We already knew that he is an avid reader of science fiction and fantasy, but he also enjoys drawing, something he was spotted doing Sunday in New York City’s Gramercy Park ahead of Game 3 of the NBA Finals.

“Vic loves to do extracurricular activities,” rookie Carter Bryant told reporters on Tuesday. Wemby will often text him and veteran Harrison Barnes pitching something for them to do, Bryant said. That’s included playing board games, painting — and visiting the World’s Quietest Room.

That last activity took place while the team was in Minneapolis to play the Minnesota Timberwolves in the Western Conference Semifinals.

The World’s Quietest Room is inside Orfield Laboratories, which bills itself as “the world’s only independent, multi-sensory lab.” Orfield Laboratories also houses Sound 80, where Prince first recorded the songs that got him signed with Warner Music.

The sound level of the lab’s anechoic test chamber is almost -25 decibels, well below the 0-decibel threshold of human hearing.

“When it’s quiet, ears will adapt,” Orfield Laboratories founder Steven Orfield told the website Hearing Aid Know. “The quieter the room, the more things you hear.
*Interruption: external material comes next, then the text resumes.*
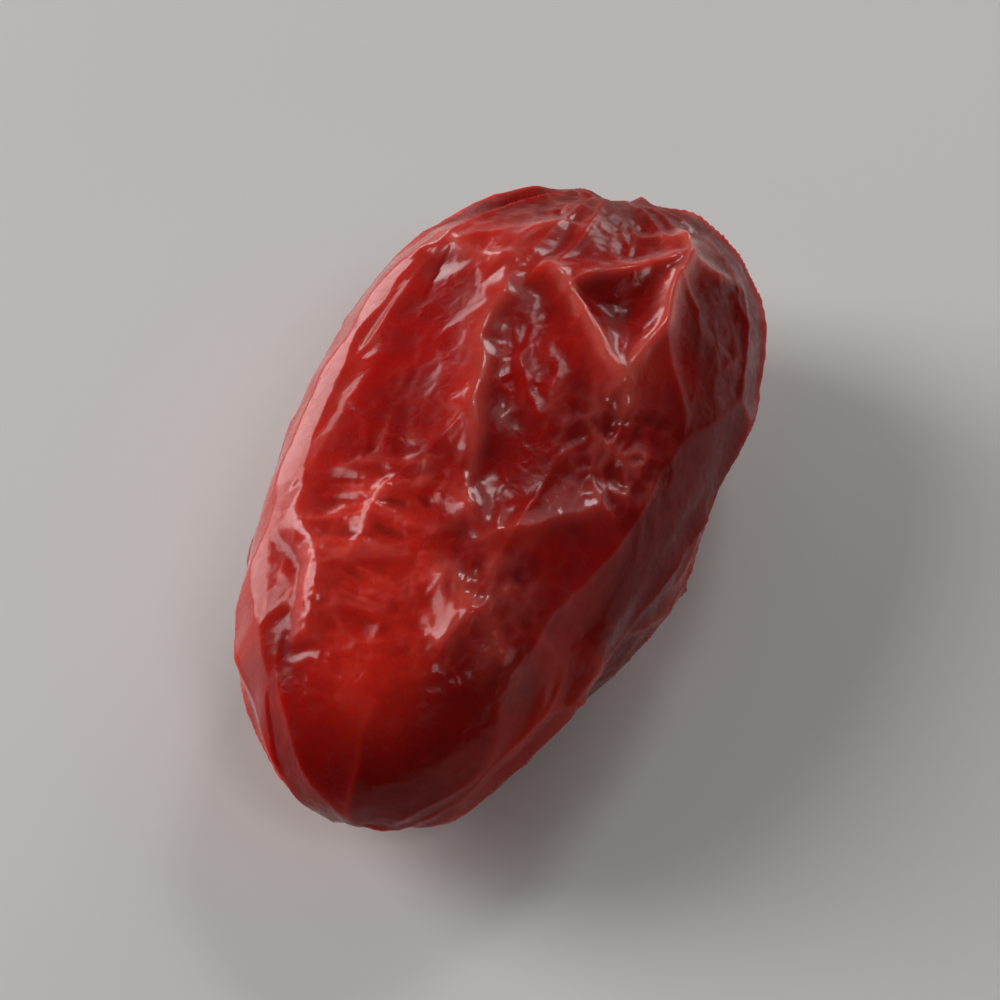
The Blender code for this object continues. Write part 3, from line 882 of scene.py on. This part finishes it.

You’ll hear your heart beating, sometimes you can hear your lungs, hear your stomach gurgling loudly. In the anechoic chamber, you become the sound.”

It’s hard for humans to withstand that level of silence. Forty-five minutes is one of the longest periods that someone has stayed in the room, Orfield said.

We don’t know how long Wemby and company lasted in the World’s Quietest Room, but it seems like it was worth the visit.

“We’ve done a bunch of dope stuff,” Bryant said.